This man hired another man, not a journeyman to work in the back in the auto body..and along with him came his wife. I didn't get along with either one of them. Last week, even being polite was not an option...I'd just had my fill of them. I am so tired of the snide comments, the demands from these two...and they are paid employee's..while I am not. The wife of this duo was the one who changed the security settings and shut off the firewall on my work computer...I had to send that computer to the shop as it was beyond fixing on my part. And yet, she persists on sneaking in to attempt to use it. I need that computer to be in good working order as I have E-pays on there from different places for my receivables...and if the settings are changed..then I can't use this program or the computer period!

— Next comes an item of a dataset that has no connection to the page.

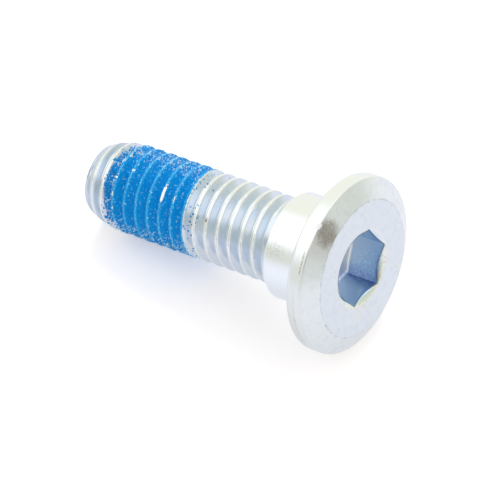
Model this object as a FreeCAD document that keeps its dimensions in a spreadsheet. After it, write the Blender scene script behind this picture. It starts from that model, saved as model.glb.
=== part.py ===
import FreeCAD, Part
import os

import Sketcher

# Flanged socket-head bolt with a locating collar, an M8 thread and a dried patch of thread-lock.
# It stands on the flat of its head: the origin is the middle of that flat, and the shank runs up along +Z.
# The hexagon of the socket has two of its corners on the X axis. Sizes are in millimetres.

os.makedirs("parts", exist_ok=True)
doc = FreeCAD.newDocument("bolt")

SIZES = [
    ("head_diameter", 15.9, "widest part of the head, at the rim"),
    ("head_height", 2.45, "flat of the head to the seat under it"),
    ("face_diameter", 12.3, "flat of the head"),
    ("bevel_height", 0.96, "height of the sloping ring around the flat"),
    ("back_round", 0.45, "rounding between rim and seat, made as two small slopes"),
    ("collar_diameter", 9.6, "plain collar that centres the bolt"),
    ("collar_length", 4.5, "seat to where the collar starts to taper"),
    ("collar_taper_height", 0.62, "taper at the collar's end"),
    ("collar_end_diameter", 8.6, "end face of the collar, where the thread starts"),
    ("shank_length", 25, "seat to the tip"),
    ("crest_diameter", 7.87, "over the crests of the thread"),
    ("pitch", 1.25, "rise of one turn of the thread"),
    ("thread_depth", 0.85, "crest to the bottom of the V, in place of the rounded root"),
    ("crest_width", 0.26, "flat left on a crest, which leaves flanks at 60 degrees to each other"),
    ("cut_past_crest", 0.06, "how far the groove's section reaches past the crests"),
    ("groove_start", 7.94, "height of the first groove, on the +X side"),
    ("groove_turns", 17, "turns of the groove, the last one past the tip"),
    ("taper_height", 2.4, "stretch at the tip where the crests shrink"),
    ("point_height", 0.8, "steeper cone at the very tip"),
    ("point_diameter", 7, "where the two cones meet"),
    ("tip_diameter", 6.2, "flat end of the tip"),
    ("across_flats", 6.05, "hexagon socket"),
    ("socket_depth", 3.4, "flat of the head to the floor of the socket"),
    ("mouth_diameter", 7.91, "where the rounded mouth of the socket meets the flat"),
    ("mouth_round", 1.3, "radius of that rounding, made as two slopes"),
    ("bare_turns", 7, "turns from the first groove to the start of the coat"),
    ("coat_turns", 7, "turns of the groove that the coat fills"),
    ("coat_depth", 0.38, "thickness of the dried coat over the bottom of the groove"),
    ("coat_gap", 0.02, "between the coat and the flanks, so that the two never overlap"),
]
sheet = doc.addObject("Spreadsheet::Sheet", "Sizes")
for row, (alias, value, meaning) in enumerate(SIZES, start=1):
    sheet.set(f"A{row}", str(value))
    sheet.setAlias(f"A{row}", alias)
    sheet.set(f"B{row}", meaning)
doc.recompute()

HEAD_RADIUS = "Sizes.head_diameter / 2"
FACE_RADIUS = "Sizes.face_diameter / 2"
COLLAR_RADIUS = "Sizes.collar_diameter / 2"
CREST_RADIUS = "Sizes.crest_diameter / 2"
ROOT_RADIUS = "Sizes.crest_diameter / 2 - Sizes.thread_depth"
COLLAR_TOP = "Sizes.head_height + Sizes.collar_length"
NECK = f"{COLLAR_TOP} + Sizes.collar_taper_height"
TIP = "Sizes.head_height + Sizes.shank_length"
SIDE_RADIUS = "Sizes.across_flats / 2"
MOUTH_RADIUS = "Sizes.mouth_diameter / 2"
# slope of the rounded mouth where it reaches the middle of a side of the hexagon
MOUTH_TURN = f"asin(({MOUTH_RADIUS} - {SIDE_RADIUS}) / Sizes.mouth_round)"
# share of a quarter round's radius that its middle lies in from the corner
QUARTER_MIDDLE = "(1 - sqrt(0.5))"
# run of a flank along the shank for each millimetre of depth
FLANK_SLOPE = "((Sizes.pitch - Sizes.crest_width) / 2 / Sizes.thread_depth)"

# places that a sketch's constraints point at
START = 1
END = 2
MIDDLE = 3
ACROSS_AXIS = -1
UP_AXIS = -2


def value_of(formula):
    """A formula's value in millimetres, with the sizes in the sheet."""
    return float(sheet.evalExpression(formula))


def new_sketch(body, name, role):
    """An empty sketch on one of the body's own origin planes."""
    plane = next(f for f in body.Origin.OriginFeatures if f.Role == role)
    sketch = body.newObject("Sketcher::SketchObject", name)
    sketch.AttachmentSupport = [(plane, "")]
    sketch.MapMode = "FlatFace"
    return sketch


def join_lines(sketch, spots):
    """Closed loop of straight lines through the spots, each line's end fixed to the next one's start."""
    for start, end in zip(spots, spots[1:] + spots[:1]):
        sketch.addGeometry(Part.LineSegment(start, end))
    for line in range(len(spots)):
        following = (line + 1) % len(spots)
        sketch.addConstraint(Sketcher.Constraint("Coincident", line, END, following, START))


def draw_outline(sketch, corners):
    """Closed outline of straight lines. Each corner is two formulas, and "0" puts it on that axis."""
    join_lines(sketch, [FreeCAD.Vector(value_of(x), value_of(y), 0) for x, y in corners])
    for line, (x, y) in enumerate(corners):
        for formula, kind, axis in ((x, "DistanceX", UP_AXIS), (y, "DistanceY", ACROSS_AXIS)):
            if formula == "0":
                sketch.addConstraint(Sketcher.Constraint("PointOnObject", line, START, axis))
                continue
            size = Sketcher.Constraint(kind, ACROSS_AXIS, START, line, START, value_of(formula))
            index = sketch.addConstraint(size)
            sketch.setExpression(f"Constraints[{index}]", formula)


def draw_hexagon(sketch, corner_radius):
    """Regular hexagon around the sketch's origin, with a corner on its horizontal axis."""
    radius = value_of(corner_radius)
    turn = FreeCAD.Rotation(FreeCAD.Vector(0, 0, 1), 60)
    spots = [FreeCAD.Vector(radius, 0, 0)]
    for _ in range(5):
        spots.append(turn.multVec(spots[-1]))
    join_lines(sketch, spots)
    circle = Part.Circle(FreeCAD.Vector(0, 0, 0), FreeCAD.Vector(0, 0, 1), radius)
    guide = sketch.addGeometry(circle, True)
    sketch.addConstraint(Sketcher.Constraint("Coincident", guide, MIDDLE, ACROSS_AXIS, START))
    for line in range(6):
        sketch.addConstraint(Sketcher.Constraint("PointOnObject", line, START, guide))
    for line in range(1, 6):
        sketch.addConstraint(Sketcher.Constraint("Equal", 0, line))
    sketch.addConstraint(Sketcher.Constraint("PointOnObject", 0, START, ACROSS_AXIS))
    index = sketch.addConstraint(Sketcher.Constraint("Radius", guide, radius))
    sketch.setExpression(f"Constraints[{index}]", corner_radius)


def turn_profile(body, kind, name, sketch):
    """Turns a profile once round the Z axis, as an added or a cut solid."""
    feature = body.newObject(kind, name)
    feature.Profile = sketch
    feature.ReferenceAxis = (sketch, ["V_Axis"])
    feature.Angle = 360
    doc.recompute()
    return feature


def groove_section(height, bottom, top):
    """Corners of a V with the thread's own flanks, on the +X side, pointed at the bottom radius."""
    reach = f"{FLANK_SLOPE} * ({top} - ({bottom}))"
    return [
        (bottom, height),
        (top, f"{height} - {reach}"),
        (top, f"{height} + {reach}"),
    ]


def wind(body, kind, name, sketch, turns):
    """Carries a section up a right-handed helix around the Z axis."""
    helix = body.newObject(kind, name)
    helix.Profile = sketch
    helix.ReferenceAxis = (sketch, ["V_Axis"])
    helix.Mode = "pitch-turns-angle"
    helix.setExpression("Pitch", "Sizes.pitch")
    helix.setExpression("Turns", turns)
    helix.LeftHanded = False
    doc.recompute()
    return helix


# Forged and rolled steel bolt, one piece: head, collar and shank are turned from one outline.
bolt = doc.addObject("PartDesign::Body", "Bolt")
bolt.Label = "bolt"
outline = new_sketch(bolt, "Outline", "XZ_Plane")
draw_outline(
    outline,
    [
        ("0", "0"),
        (FACE_RADIUS, "0"),
        (HEAD_RADIUS, "Sizes.bevel_height"),
        (HEAD_RADIUS, "Sizes.head_height - Sizes.back_round"),
        (
            f"{HEAD_RADIUS} - Sizes.back_round * {QUARTER_MIDDLE}",
            f"Sizes.head_height - Sizes.back_round * {QUARTER_MIDDLE}",
        ),
        (f"{HEAD_RADIUS} - Sizes.back_round", "Sizes.head_height"),
        (COLLAR_RADIUS, "Sizes.head_height"),
        (COLLAR_RADIUS, COLLAR_TOP),
        ("Sizes.collar_end_diameter / 2", NECK),
        (CREST_RADIUS, NECK),
        (CREST_RADIUS, f"{TIP} - Sizes.taper_height"),
        ("Sizes.point_diameter / 2", f"{TIP} - Sizes.point_height"),
        ("Sizes.tip_diameter / 2", TIP),
        ("0", TIP),
    ],
)
blank = turn_profile(bolt, "PartDesign::Revolution", "Blank", outline)

# The socket: a hexagon pressed into the flat, then its mouth, rounded by the punch all the way round.
hexagon = new_sketch(bolt, "Hexagon", "XY_Plane")
draw_hexagon(hexagon, "Sizes.across_flats / sqrt(3)")
socket = bolt.newObject("PartDesign::Pocket", "Socket")
socket.Profile = hexagon
socket.Reversed = True
socket.setExpression("Length", "Sizes.socket_depth")
doc.recompute()

mouth_section = new_sketch(bolt, "MouthSection", "XZ_Plane")
draw_outline(
    mouth_section,
    [
        ("0", "0"),
        (MOUTH_RADIUS, "0"),
        (
            f"{MOUTH_RADIUS} - Sizes.mouth_round * sin({MOUTH_TURN} / 2)",
            f"Sizes.mouth_round * (1 - cos({MOUTH_TURN} / 2))",
        ),
        (SIDE_RADIUS, f"Sizes.mouth_round * (1 - cos({MOUTH_TURN}))"),
        ("0", f"Sizes.mouth_round * (1 - cos({MOUTH_TURN}))"),
    ],
)
mouth = turn_profile(bolt, "PartDesign::Groove", "Mouth", mouth_section)

# The thread: its groove's section is carried up a helix, from the end of the collar to past the tip.
section = new_sketch(bolt, "GrooveSection", "XZ_Plane")
groove_top = f"({CREST_RADIUS} + Sizes.cut_past_crest)"
draw_outline(section, groove_section("Sizes.groove_start", ROOT_RADIUS, groove_top))
thread = wind(bolt, "PartDesign::SubtractiveHelix", "Thread", section, "Sizes.groove_turns")
bolt.Tip = thread

# Dried thread-lock: a ribbon that lies in seven turns of the groove, a little short of the tip.
coat = doc.addObject("PartDesign::Body", "Coat")
coat.Label = "thread_lock_coat"
ribbon_section = new_sketch(coat, "RibbonSection", "XZ_Plane")
draw_outline(
    ribbon_section,
    groove_section(
        "Sizes.groove_start + Sizes.bare_turns * Sizes.pitch",
        f"{ROOT_RADIUS} + Sizes.coat_gap / {FLANK_SLOPE}",
        f"({ROOT_RADIUS} + Sizes.coat_depth)",
    ),
)
ribbon = wind(coat, "PartDesign::AdditiveHelix", "Ribbon", ribbon_section, "Sizes.coat_turns")
coat.Tip = ribbon
doc.recompute()

# Every cut has to take material away, in the order of the steps.
for before, after in ((blank, socket), (socket, mouth), (mouth, thread)):
    if after.Shape.Volume >= before.Shape.Volume:
        raise ValueError(f"{after.Label} takes nothing away")

for item in doc.Objects:
    if "Invalid" in item.State or "Error" in item.State:
        raise ValueError(f"{item.Label} is {item.State}")

for body in (bolt, coat):
    shape = body.Shape
    if shape.isNull() or not shape.isValid():
        raise ValueError(f"{body.Label} is not a valid shape")
    volume = round(shape.Volume, 2)
    print(body.Label, len(shape.Solids), "solid", volume, "mm3", len(shape.Faces), "faces")
    shape.exportStep(f"parts/{body.Label}.step")
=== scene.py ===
import math

import bmesh
import bpy
import numpy as np
from mathutils import Matrix, Vector


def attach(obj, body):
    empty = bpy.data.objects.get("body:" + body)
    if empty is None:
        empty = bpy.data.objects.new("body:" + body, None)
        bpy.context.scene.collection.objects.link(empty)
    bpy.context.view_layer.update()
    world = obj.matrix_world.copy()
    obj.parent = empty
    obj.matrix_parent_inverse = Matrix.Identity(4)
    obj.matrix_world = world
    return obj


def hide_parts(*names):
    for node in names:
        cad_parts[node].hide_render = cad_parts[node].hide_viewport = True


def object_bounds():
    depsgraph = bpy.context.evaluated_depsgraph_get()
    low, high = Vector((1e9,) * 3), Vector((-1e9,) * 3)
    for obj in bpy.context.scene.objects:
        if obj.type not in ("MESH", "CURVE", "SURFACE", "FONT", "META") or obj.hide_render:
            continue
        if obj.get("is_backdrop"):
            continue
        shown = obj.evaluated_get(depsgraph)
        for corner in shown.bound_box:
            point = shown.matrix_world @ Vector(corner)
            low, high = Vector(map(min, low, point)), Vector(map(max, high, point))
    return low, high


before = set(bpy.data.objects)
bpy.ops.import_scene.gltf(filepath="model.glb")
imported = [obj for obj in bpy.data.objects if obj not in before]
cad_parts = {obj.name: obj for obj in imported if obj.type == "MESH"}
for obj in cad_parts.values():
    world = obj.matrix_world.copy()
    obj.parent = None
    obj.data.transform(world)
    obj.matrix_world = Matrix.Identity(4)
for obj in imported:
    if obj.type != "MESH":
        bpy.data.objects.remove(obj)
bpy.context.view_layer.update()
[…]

There was a 'break in' last weekend...and the front door was found to be unlocked and open, one needs a key to open and lock the door....the one side door was open..and can only be accessed to open from the inside. The alarm was shut off. The man I do not get along with, he is attempting to 'finger' a deaf man who worked there...a man who didn't have the code to the alarm system, or a key. She is accusing a man who worked a half day and walked out in disgust. It's pretty obvious that there were only two who could have done this crime..and I'm sure hoping that the man who 'owns' the business was not involved...yet my suspicions are there...the amount of money he claims is missing is not true...I do the books..and he's not thinking about this. And..I will not lie if and when the police question me.
I tried to resolve this with the owner...and I do wish him well...but when he can't understand the importance of taking care of business..then there is nothing for me to do. If he can't control what is going on within the walls of the business among his employee's, then it's time for me to pack up and leave...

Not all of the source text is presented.